Other brushes have had more eventful fates. David’s, for instance, were scattered after his death, some sold at auction, others passed on to his students. One of them, a short, thick brush used for The Death of Marat, was found in the 1950s in a Parisian antique shop. It still bore traces of red paint—the revolutionary’s blood, frozen in time.
But perhaps the most fascinating is Gainsborough’s brush, kept at the Victoria & Albert Museum. Made with squirrel hairs and a silver ferrule, it was used to paint some of the most beautiful landscapes in English art. In 2015, an X-ray analysis revealed a surprising detail: the ferrule contained traces of gold. Gainsborough, ever the perfectionist, had gilded the inside of his brush so the hairs would glide better. A devotion to detail that speaks volumes about his obsession with quality.
The lost legacy: why these gestures disappeared
With the Industrial Revolution, everything changed. In the 19th century, brushes became standardized products, mass-produced in factories.
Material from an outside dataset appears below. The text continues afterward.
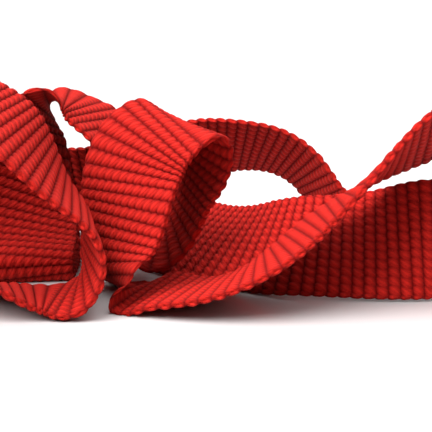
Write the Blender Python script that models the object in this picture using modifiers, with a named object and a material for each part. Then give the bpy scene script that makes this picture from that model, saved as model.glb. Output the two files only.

Artists stopped making them themselves, preferring to buy them from merchants like Lefranc or Winsor & Newton. This evolution democratized access to art, but it also erased a unique know-how.
Yet some contemporary artists are trying to revive these techniques. The German painter Marlene Dumas, for instance, still uses sable brushes, which she prepares herself according to old methods. "An industrial brush can’t convey the same emotion as a handmade tool," she explains. "It’s like comparing a Stradivarius to a factory-made instrument."
Others, like Julie Mehretu, experiment with hybrid brushes, mixing natural hairs and synthetic fibers. But the gesture remains the same: that of an artist seeking to master the material, to coax emotion from a single stroke. Perhaps this is the most valuable lesson of the 18th century: a brush is not just a tool. It is a bridge between hand and soul, between technique and genius. And today, when a painter dips their brush into paint, they unknowingly perpetuate a ritual three hundred years old.